What to do: Give back an exact copy of the lines from the start of the material through the line bearing "table.data.materials.append(table_paint)". Include both ends and nothing else.
··· Data block ···
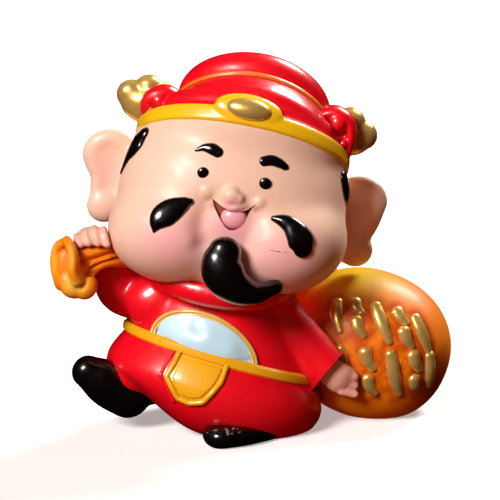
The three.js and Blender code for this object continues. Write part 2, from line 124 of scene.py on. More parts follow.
table.visible_diffuse = False
table.visible_shadow = False

# White card with no gloss. It is lifted to white for the camera alone, and throws no extra light.
table_paint = bpy.data.materials.new("matt_white_board")
table_paint.use_nodes = True
table_shader = table_paint.node_tree.nodes["Principled BSDF"]
table_shader.inputs["Base Color"].default_value = linear("#F2F0EE")
table_shader.inputs["Roughness"].default_value = 0.9
table_shader.inputs["Emission Color"].default_value = linear("#FFFFFF")
BOARD_GLOW = 0.36
seen_glow = add_node(table_paint.node_tree, "Math", {0: BOARD_GLOW}, operation="MULTIPLY")
camera_ray = add_node(table_paint.node_tree, "LightPath").outputs["Is Camera Ray"]
table_paint.node_tree.links.new(camera_ray, seen_glow.inputs[1])
table_paint.node_tree.links.new(seen_glow.outputs[0], table_shader.inputs["Emission Strength"])
table.data.materials.append(table_paint)


# The robe: a fat egg that leans to the figure's left, with a collar roll and two sleeves, all one red paint.
# Heights in it are counted from its widest ring.
ROBE_RADIUS = 20
ROBE_DEPTH_RATIO = 0.8
ROBE_CENTRE = (-0.4, 0, 7)
ROBE_TURN = np.array(Euler((math.radians(-8), math.radians(16.5), 0)).to_matrix())
ROBE_BEND = -0.011
HEM_LIFT = 0.45
BELT_HEIGHT = 6.6
BELT_RADIUS = 17.6
BELT_WIDTH = 2
ROBE_PROFILE = [
    (0, -8.3), (8, -8), (14, -6.6), (18.6, -3.4), (ROBE_RADIUS + 0.3, 0.4), (19.4, 3.6),
    (BELT_RADIUS, BELT_HEIGHT), (16.6, 10), (15.6, 13.5), (14.2, 17), (11, 20), (0, 21.5),
]


def select(*objects):
    """Selects only these objects and makes the first one active."""
    bpy.ops.object.select_all(action="DESELECT")
    for obj in objects:
        obj.select_set(True)
    bpy.context.view_layer.objects.active = objects[0]


def points_of(obj):
    points = np.empty(len(obj.data.vertices) * 3)
    obj.data.vertices.foreach_get("co", points)
    return points.reshape(-1, 3)


def move_points(obj, points):
    obj.data.vertices.foreach_set("co", np.asarray(points, float).ravel())
    obj.data.update()


def place(obj, centre, lean=0, pitch=0):
    """Pitches a form back, leans it to the figure's left and moves it, all applied to its mesh."""
    obj.rotation_euler = (math.radians(-pitch), math.radians(lean), 0)
    obj.location = centre
    select(obj)
    bpy.ops.object.transform_apply()
    return obj


def worked(obj, kind, **settings):
    """Adds a modifier with its settings and applies it."""
    modifier = obj.modifiers.new(kind.lower(), kind)
    for key, value in settings.items():
        setattr(modifier, key, value)
    select(obj)
    bpy.ops.object.modifier_apply(modifier=modifier.name)
    return obj


def ball(half, centre=(0, 0, 0), exponent=2, lean=0, pitch=0, around=48):
    """An ellipsoid that gets squarer as its exponent grows past 2."""
    bpy.ops.object.select_all(action="DESELECT")
    bpy.ops.mesh.primitive_uv_sphere_add(segments=around, ring_count=around // 2, radius=1)
    obj = bpy.context.object
    unit = points_of(obj)
    reach = (np.abs(unit) ** exponent).sum(1) ** (-1 / exponent)
    move_points(obj, unit * reach[:, None] * half)
    return place(obj, centre, lean, pitch)


def flowing(rows, count=160):
    """A smooth curve through rows whose first three columns are a place, spaced evenly, and its length."""
    knots = np.array(rows, float)
    knots = np.vstack([2 * knots[0] - knots[1], knots, 2 * knots[-1] - knots[-2]])
    t = np.linspace(0, 1, 24)[:, None]
    curve = []
    for a, b, c, d in zip(knots, knots[1:], knots[2:], knots[3:]):
        curve.append(b + t * ((c - a) + t * ((2 * a - 5 * b + 4 * c - d) + t * (3 * (b - c) + d - a))) / 2)
    curve = np.vstack(curve)
    reach = np.concatenate([[0], np.cumsum(np.linalg.norm(np.diff(curve[:, :3], axis=0), axis=1))])
    even = np.linspace(0, reach[-1], count)
    return np.column_stack([np.interp(even, reach, row) for row in curve.T]), reach[-1]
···
The solution:
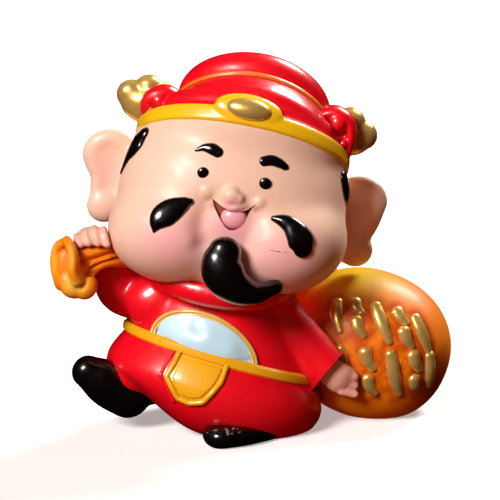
The three.js and Blender code for this object continues. Write part 2, from line 124 of scene.py on. More parts follow.
table.visible_diffuse = False
table.visible_shadow = False

# White card with no gloss. It is lifted to white for the camera alone, and throws no extra light.
table_paint = bpy.data.materials.new("matt_white_board")
table_paint.use_nodes = True
table_shader = table_paint.node_tree.nodes["Principled BSDF"]
table_shader.inputs["Base Color"].default_value = linear("#F2F0EE")
table_shader.inputs["Roughness"].default_value = 0.9
table_shader.inputs["Emission Color"].default_value = linear("#FFFFFF")
BOARD_GLOW = 0.36
seen_glow = add_node(table_paint.node_tree, "Math", {0: BOARD_GLOW}, operation="MULTIPLY")
camera_ray = add_node(table_paint.node_tree, "LightPath").outputs["Is Camera Ray"]
table_paint.node_tree.links.new(camera_ray, seen_glow.inputs[1])
table_paint.node_tree.links.new(seen_glow.outputs[0], table_shader.inputs["Emission Strength"])
table.data.materials.append(table_paint)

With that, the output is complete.